ROSATELLUM, NO DELLA CORTE AL CONFLITTO DI ATTRIBUZIONE LEGGE ELETTORALE

Besostri si rivolge ai 5 Stelle che avevano firmato il ricorso: la Consulta indica una via per allargare i poteri dei cittadini. Sarebbe grave ipotizzare adesso una nuova normativa su misura con coalizioni e premio alla prima lista

di Andrea Fabozzi

La Corte costituzionale ha deciso di non ammettere il ricorso per conflitto di attribuzione contro la legge elettorale che, messo a punto dall’avvocato Felice Besostri, era stato firmato da oltre cento tra cittadini e parlamentari in rappresentanza del «corpo elettorale». Nel sistema italiano è precluso il ricorso diretto alla Corte costituzionale da parte dei cittadini, hanno ricordato i giudici, aggiungendo che nei ricorsi «numerose censure sono riferite indistintamente a tutti i ricorrenti, una parte dei quali, tuttavia, si presenta nella veste di semplice cittadino elettore, mentre altri ricorrono nella loro qualità di cittadini elettori e, insieme, di parlamentari, alcuni dei quali deputati e altri senatori».

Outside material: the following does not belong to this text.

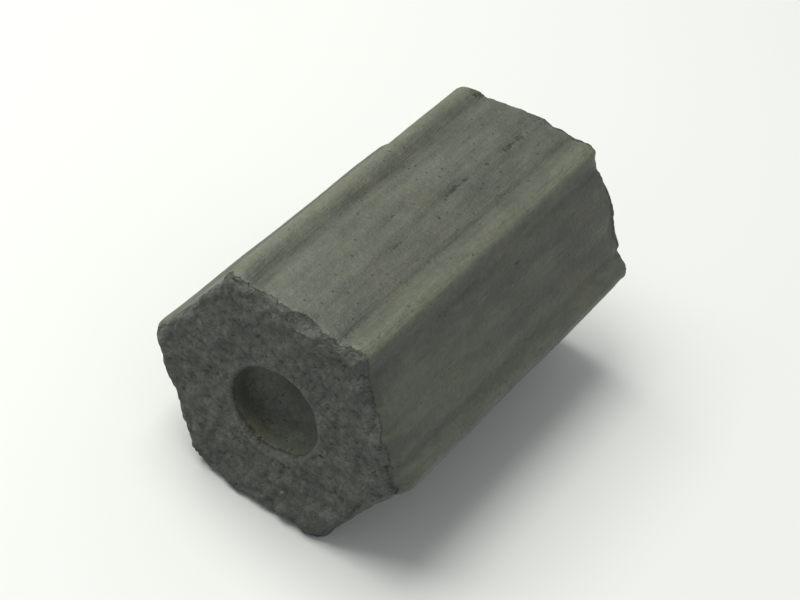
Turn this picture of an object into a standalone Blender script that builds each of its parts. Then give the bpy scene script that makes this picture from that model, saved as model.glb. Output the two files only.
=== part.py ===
"""A charcoal briquette: coconut char pressed through a die into a hexagonal bar with a bead
along each corner and a round bore on its axis, then broken off to length.

It lies on one side of the hexagon with its bore along X. The origin is on the surface that
it lies on, under the middle of its box, and +Z is up. A turn is an angle round the bore,
from +Y towards +Z, and an end is -1 or 1, for -X or +X."""

import math
import random

import bmesh
import bpy
from mathutils import Vector, noise

# Driving dimensions, in metres
ACROSS_BEADS = 0.0500
LENGTH = 0.0712
BORE = 0.0166
BEAD_WIDTH = 0.0078
BEAD_TOP = 0.0016
BEAD_RISE = 0.0008
CREST_RADIUS = 0.0034
GROOVE_DEPTH = 0.00030
GROOVE_WIDTH = 0.0009
FACE_CROWN = 0.0002

# Wear of the rims, of their corners and of the bore's mouths, as radii
RIM_WEAR = 0.0013
SIDE_WEAR = 0.0021
CORNER_WEAR = 0.0008
MOUTH_WEAR = 0.0009
# Turn of the side where each rim is worn most, in degrees
WORN_SIDE = {-1: 195, 1: 20}
# How far the flats go into the two lower beads
LAND_DEPTH = 0.00030

# Slope of each end, and the turn that it is shifted towards +X at, in degrees
END_SLANT = {-1: (0.012, 90), 1: (0.085, 170)}
# How far in from the ends the lumps of the break and the ragged rims die out
BREAK_REACH = 0.0090
RAGGED_REACH = 0.0055

# Layers of smooth noise: height, size of a lump and seed
SWELLS = (0.00022, 0.016, 11)
RAGGED = (0.00036, 0.0038, 13)
LUMPS = (0.0008, 0.0075, 17)
CRUMBS = (0.0005, 0.0032, 23)
BITE_GRAIN = (0.00045, 0.0022, 31)
# The same for the patches of wear, whose height is a share of the wear
WEAR_PATCHES = (1.1, 0.009, 5)
SEED_STEP = Vector((1, 2.3, 3.7))

# Bites out of the rims: end, turn in degrees, depth and radius of the ball that takes it
NOTED_BITES = (
    (-1, 94, 0.0013, 0.0042),
    (-1, 128, 0.0008, 0.0045),
    (-1, 242, 0.0012, 0.0060),
    (-1, 301, 0.0014, 0.0050),
    (1, 60, 0.0019, 0.0050),
    (1, 118, 0.0010, 0.0050),
    (1, 268, 0.0018, 0.0070),
)
# The rest are drawn from these ranges of depth and radius
SMALL_BITES = 14
SMALL_BITE_DEPTH = (0.0005, 0.0011)
SMALL_BITE_RADIUS = (0.0026, 0.0045)
BITE_LEAN = 0.9
WORN_SHARE = 0.45
SEED = 7

# Faces
CORNERS = 6
STEPS_PER_CORNER = 15
STEPS_ALONG = 26
STEPS_ACROSS_END = 12
STEPS_DOWN_BORE = 6
CORNER_CROWDING = 0.7
END_CROWDING = 0.25

SECTOR = 2 * math.pi / CORNERS
BORE_RADIUS = BORE / 2
BEAD_RADIUS = ACROSS_BEADS / 2
HALF_LENGTH = LENGTH / 2
CORNER_LOSS = CREST_RADIUS * (1 / math.cos(SECTOR / 2) - 1)
HALF_FLATS = (BEAD_RADIUS + CORNER_LOSS - BEAD_RISE) * math.cos(SECTOR / 2)
HALF_SIDE = HALF_FLATS * math.tan(SECTOR / 2)


def clear_scene():
    for obj in list(bpy.data.objects):
        bpy.data.objects.remove(obj, do_unlink=True)


def charcoal_material():
    material = bpy.data.materials.new("pressed charcoal")
    material.use_nodes = True
    shader = material.node_tree.nodes["Principled BSDF"]
    shader.inputs["Base Color"].default_value = (0.070, 0.073, 0.064, 1.0)
    shader.inputs["Roughness"].default_value = 0.72
    shader.inputs["Metallic"].default_value = 0.0
    return material


def bumps(point, layer):
    """One layer of noise at a point, mostly between -0.6 and 0.6 of its height."""
    height, size, seed = layer
    return height * noise.noise(point / size + seed * SEED_STEP)


def hollows(point, layer):
    """The same, raised to lie mostly between 0 and its height, to be taken away."""
    return 0.5 * layer[0] + bumps(point, layer)


def smooth_step(value):
    value = min(max(value, 0.0), 1.0)
    return value * value * (3 - 2 * value)


def lengthwise_loop():
    """(x, radius) round the wall of the blank: along the outside, in across one end, back
    down the bore and out across the other end."""
    outside, end, bore = [], [], []
    for step in range(STEPS_ALONG):
        share = 2 * step / STEPS_ALONG - 1
        share += END_CROWDING * share * (1 - share * share)
        outside.append((HALF_LENGTH * share, BEAD_RADIUS))
    for step in range(STEPS_ACROSS_END):
        share = step / STEPS_ACROSS_END
        share -= END_CROWDING * math.sin(2 * math.pi * share) / (2 * math.pi)
        end.append((HALF_LENGTH, BEAD_RADIUS + share * (BORE_RADIUS - BEAD_RADIUS)))
    for step in range(STEPS_DOWN_BORE):
        share = 2 * step / STEPS_DOWN_BORE - 1
        share += END_CROWDING * share * (1 - share * share)
        bore.append((-HALF_LENGTH * share, BORE_RADIUS))
    other_end = [(-x, BORE_RADIUS + BEAD_RADIUS - radius) for x, radius in end]
    return outside + end + bore + other_end


def turned_blank():
    """A round tube along X as one closed surface."""
    bm = bmesh.new()
    points = [bm.verts.new((x, radius, 0)) for x, radius in lengthwise_loop()]
    for here, there in zip(points, points[1:] + points[:1]):
        bm.edges.new((here, there))
    bmesh.ops.spin(
        bm,
        geom=bm.verts[:] + bm.edges[:],
        axis=(1, 0, 0),
        cent=(0, 0, 0),
        angle=2 * math.pi,
        steps=CORNERS * STEPS_PER_CORNER,
        use_merge=True,
    )
    bmesh.ops.remove_doubles(bm, verts=bm.verts[:], dist=1e-6)
    bmesh.ops.recalc_face_normals(bm, faces=bm.faces[:])
    return bm


def section_radius(turn):
    """The die's outline, as a distance from the axis. Corners are at whole sectors."""
    from_corner = abs((turn + SECTOR / 2) % SECTOR - SECTOR / 2)
    from_middle = HALF_FLATS * math.tan(SECTOR / 2 - from_corner)
    along = HALF_SIDE - from_middle
    radius = HALF_FLATS / math.cos(SECTOR / 2 - from_corner)
    radius += FACE_CROWN * (1 - (from_middle / HALF_SIDE) ** 2)
    rounded = max(1 - along / (CREST_RADIUS * math.tan(SECTOR / 2)), 0)
    radius -= CORNER_LOSS * rounded * rounded
    radius += BEAD_RISE * (1 - smooth_step((2 * along - BEAD_TOP) / (BEAD_WIDTH - BEAD_TOP)))
    radius -= GROOVE_DEPTH * math.exp(-(((along - BEAD_WIDTH / 2) / GROOVE_WIDTH) ** 2))
    return radius


def rolled(depth, height, radius):
    """A point near a square edge, rolled onto an arc. Its distances from the edge's two
    faces go in and come out."""
    if depth >= radius or height >= radius:
        return depth, height
    shrink = radius / math.hypot(radius - depth, radius - height)
    return radius - shrink * (radius - depth), radius - shrink * (radius - height)


def rim_and_mouth_wear(end, turn, outer):
    """Radii that the rim and the bore's mouth are worn to: patchy all round, and for the rim
    more on one side and at the corners."""
    place = Vector((end * HALF_LENGTH, outer * math.cos(turn), outer * math.sin(turn)))
    patchy = bumps(place, WEAR_PATCHES)
    one_side = max(math.cos(turn - math.radians(WORN_SIDE[end])), 0) ** 2
    at_corner = max(math.cos(CORNERS * turn), 0) ** 3
    rim = RIM_WEAR + SIDE_WEAR * one_side + CORNER_WEAR * at_corner
    return rim * (1 + patchy), MOUTH_WEAR * (1 + patchy / 2)


def side_relief(place):
    """How far a point of the outer wall stands out: gentle swells, and a ragged rim."""
    near_end = smooth_step(1 - (HALF_LENGTH - abs(place.x)) / RAGGED_REACH)
    return bumps(place, SWELLS) - near_end * hollows(place, RAGGED)


def break_relief(place):
    """How far back the bar broke off at a point of its end: lumps, with crumbs on them."""
    return hollows(place, LUMPS) + hollows(place, CRUMBS)


def slant(end, turn, radius, depth):
    """How far an end's slope shifts a point towards +X, less and less away from the end."""
    slope, towards = END_SLANT[end]
    fading = (1 - depth / HALF_LENGTH) ** 4
    return slope * radius * math.cos(turn - math.radians(towards)) * fading


def pressed(point):
    """Where the die, the break and the wear of the edges put a point of the round blank."""
    turn = math.atan2(point.z, point.y)
    turn -= CORNER_CROWDING * math.sin(CORNERS * turn) / CORNERS
    around = Vector((0, math.cos(turn), math.sin(turn)))
    outer = section_radius(turn)
    wall = outer - BORE_RADIUS
    share = (math.hypot(point.y, point.z) - BORE_RADIUS) / (BEAD_RADIUS - BORE_RADIUS)
    end = 1 if point.x > 0 else -1
    depth = HALF_LENGTH - abs(point.x)
    rim, mouth = rim_and_mouth_wear(end, turn, outer)
    if share > 0.5:
        depth, under = rolled(depth, (1 - share) * wall, rim)
        share = 1 - under / wall
    else:
        depth, over = rolled(depth, share * wall, mouth)
        share = over / wall
    # The relief moves whole stretches of the bar, so it can't fold one over another
    radius = BORE_RADIUS + share * (wall + side_relief(around * outer + Vector((point.x, 0, 0))))
    broken = smooth_step(1 - depth / BREAK_REACH)
    depth += broken * break_relief(around * radius + Vector((end * HALF_LENGTH, 0, 0)))
    x = end * (HALF_LENGTH - depth) + slant(end, turn, radius, depth)
    return around * radius + Vector((x, 0, 0))


def wanted_bites():
    """(end, turn in degrees, depth, radius) of each bite."""
    draw = random.Random(SEED)
    wanted = list(NOTED_BITES)
    for _ in range(SMALL_BITES):
        end = draw.choice((-1, 1))
        turn = draw.uniform(0, 360)
        depth = draw.uniform(*SMALL_BITE_DEPTH)
        wanted.append((end, turn, depth, draw.uniform(*SMALL_BITE_RADIUS)))
    return wanted


def bites():
    """(centre, radius) of each ball that takes a bite out of a rim."""
    balls = []
    for end, degrees, depth, radius in wanted_bites():
        turn = math.radians(degrees)
        around = Vector((0, math.cos(turn), math.sin(turn)))
        outer = section_radius(turn)
        rim = around * outer + Vector((end * HALF_LENGTH + slant(end, turn, outer, 0), 0, 0))
        outward = (around + Vector((end * BITE_LEAN, 0, 0))).normalized()
        # The worn rim lies inside the square one, so the ball starts from there
        worn = rim - outward * WORN_SHARE * RIM_WEAR
        balls.append((worn + outward * (radius - depth), radius))
    return balls


def bitten(point, balls):
    for centre, radius in balls:
        away = point - centre
        rough = radius + bumps(point, BITE_GRAIN)
        if away.length < rough:
            point = centre + away.normalized() * rough
    return point


def settle(bm):
    """Lays the lower two beads on the surface, with a narrow flat where they touch it, and
    centres the box over the origin."""
    floor = -HALF_FLATS - BEAD_RISE * math.cos(SECTOR / 2) + LAND_DEPTH
    for vert in bm.verts:
        vert.co.z = max(vert.co.z - floor, 0)
    for axis in (0, 1):
        places = [vert.co[axis] for vert in bm.verts]
        middle = (min(places) + max(places)) / 2
        for vert in bm.verts:
            vert.co[axis] -= middle


def briquette_mesh():
    bm = turned_blank()
    balls = bites()
    for vert in bm.verts:
        vert.co = bitten(pressed(vert.co), balls)
    settle(bm)
    mesh = bpy.data.meshes.new("briquette")
    bm.to_mesh(mesh)
    bm.free()
    mesh.shade_smooth()
    mesh.set_sharp_from_angle(angle=math.radians(40))
    return mesh


def build():
    clear_scene()
    collection = bpy.data.collections.new("coconut charcoal briquette")
    bpy.context.scene.collection.children.link(collection)
    briquette = bpy.data.objects.new("briquette", briquette_mesh())
    briquette.data.materials.append(charcoal_material())
    collection.objects.link(briquette)


build()
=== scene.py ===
"""Looks of the coconut charcoal briquette: the form of the frame's solid with a fine grain,
its procedural charcoal, a pale floor, soft light and a camera.

A turn is an angle round the bore, from +Y towards +Z, and an end is -1 or 1, for -X or +X."""

import math
import random

import bmesh
import bpy
from mathutils import Matrix, Vector, noise


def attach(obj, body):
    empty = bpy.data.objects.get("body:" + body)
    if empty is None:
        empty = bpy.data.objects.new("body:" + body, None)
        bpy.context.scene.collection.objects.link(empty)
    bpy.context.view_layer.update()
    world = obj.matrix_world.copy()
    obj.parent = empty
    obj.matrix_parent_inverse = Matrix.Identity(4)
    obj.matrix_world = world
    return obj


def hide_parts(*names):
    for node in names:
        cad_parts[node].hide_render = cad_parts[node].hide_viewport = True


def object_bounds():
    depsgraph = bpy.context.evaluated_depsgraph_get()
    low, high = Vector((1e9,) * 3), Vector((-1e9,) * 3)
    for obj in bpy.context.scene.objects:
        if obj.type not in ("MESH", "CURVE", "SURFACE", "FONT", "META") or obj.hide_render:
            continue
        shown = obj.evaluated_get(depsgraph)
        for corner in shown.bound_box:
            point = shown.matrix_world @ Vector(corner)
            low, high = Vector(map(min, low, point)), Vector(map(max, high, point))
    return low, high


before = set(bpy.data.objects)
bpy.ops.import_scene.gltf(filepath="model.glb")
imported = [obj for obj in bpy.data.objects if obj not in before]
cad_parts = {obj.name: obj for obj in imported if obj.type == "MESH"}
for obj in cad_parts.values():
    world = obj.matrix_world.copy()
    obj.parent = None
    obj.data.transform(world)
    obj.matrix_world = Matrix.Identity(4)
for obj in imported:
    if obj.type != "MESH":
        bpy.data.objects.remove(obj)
cad_low, cad_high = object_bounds()

# The pressed form, in metres, as in the part
ACROSS_BEADS = 0.0500
LENGTH = 0.0712
BORE = 0.0166
BEAD_WIDTH = 0.0078
BEAD_TOP = 0.0016
BEAD_RISE = 0.0008
CREST_RADIUS = 0.0034
GROOVE_DEPTH = 0.00030
GROOVE_WIDTH = 0.0009
FACE_CROWN = 0.0002

# Wear, ends and bites, as in the part
RIM_WEAR = 0.0013
SIDE_WEAR = 0.0021
CORNER_WEAR = 0.0008
MOUTH_WEAR = 0.0009
WORN_SIDE = {-1: 195, 1: 20}
LAND_DEPTH = 0.00030
END_SLANT = {-1: (0.012, 90), 1: (0.085, 170)}
BREAK_REACH = 0.0090
RAGGED_REACH = 0.0055
NOTED_BITES = (
    (-1, 94, 0.0013, 0.0042),
    (-1, 128, 0.0008, 0.0045),
    (-1, 242, 0.0012, 0.0060),
    (-1, 301, 0.0014, 0.0050),
    (1, 60, 0.0019, 0.0050),
    (1, 118, 0.0010, 0.0050),
    (1, 268, 0.0018, 0.0070),
)
SMALL_BITES = 14
SMALL_BITE_DEPTH = (0.0005, 0.0011)
SMALL_BITE_RADIUS = (0.0026, 0.0045)
BITE_LEAN = 0.9
WORN_SHARE = 0.45
SEED = 7

# Layers of smooth noise, as in the part: height, size of a lump and seed
SWELLS = (0.00022, 0.016, 11)
RAGGED = (0.00036, 0.0038, 13)
LUMPS = (0.0008, 0.0075, 17)
CRUMBS = (0.0005, 0.0032, 23)
BITE_GRAIN = (0.00045, 0.0022, 31)
WEAR_PATCHES = (1.1, 0.009, 5)
SEED_STEP = Vector((1, 2.3, 3.7))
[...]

Da qui la decisione di dichiarare la non ammissibilità, anche perché secondo la corte un senatore non può lamentare presunte violazioni nel procedimento di approvazione della camera, e viceversa un deputato non può farlo per quanto accaduto al senato (l’oggetto principale dei ricorsi era la decisione del governo Gentiloni di far passare il “Rosatellum” con la fiducia). E inoltre, scrivono i giudici, «il singolo parlamentare non è titolare di attribuzioni individuali costituzionalmente protette nei confronti dell’esecutivo». «Per liquidare l’iniziativa sarebbero bastati cinque minuti e non ventitré giorni (la camera di consiglio della Corte si era tenuta il 4 luglio, ndr) se si fosse deciso negativamente sulla novità del ricorso, fatto non da singoli elettori e parlamentari in quanto tali, ma collettivamente quali esponenti del “Corpo elettorale”, il potere con il quale si esprime il popolo, cui appartiene la sovranità, nel procedimento elettorale per l’elezione del parlamento», è il commento all’ordinanza di Felice Besostri.

In una nota firmata con Paolo Maddalena, ex presidente della Consulta e presidente adesso dell’associazione «Attuare la Costituzione», l’avvocato si rivolge direttamente ai parlamentari 5 stelle, molti dei quali firmavano questo ricorso (tre senatori e sette deputati della scorsa legislatura, tra i quali Toninelli, adesso ministro): «Se si crede nell’allargamento dei poteri dei cittadini, l’ordinanza contiene uno spunto per un’iniziativa legislativa. Un accesso diretto alla Corte costituzionale in materia elettorale è necessario, in privato persino auspicato da autorevoli membri della Corte. Con questo ricorso si era fornito uno strumento, come riconosciuto dalla ordinanza, nel passaggio in cui correttamente si riporta che i ricorrenti “affermano che il ricorso diretto da parte del popolo sovrano deve essere ammesso soltanto quando di leggi elettorali si tratti”».

Non solo, secondo Besostri e Maddalena «i difensori della Costituzione hanno da oggi uno strumento in più, seguendo la traccia dell’ordinanza: ricorsi promossi da singoli parlamentari, ciascuno nella propria camera, contro, per esempio, l’apposizione del voto di fiducia su una legge elettorale», ciascuno nella propria camera». Ammesso che sia sempre questa l’intenzione dei 5 Stelle. Altrimenti, concludono Besostri e Maddalena, «è chiaro che sarebbe grave se questa ordinanza fosse percepita dalla maggioranza parlamentare come il via libera per l’approvazione di una legge elettorale su misura, magari con voti di fiducia nell’imminenza di elezioni per caso anticipate. Per esempio una legge che prevede le coalizioni insieme a un premio di maggioranza alla lista più votata». L’ideale per 5 Stelle e Lega.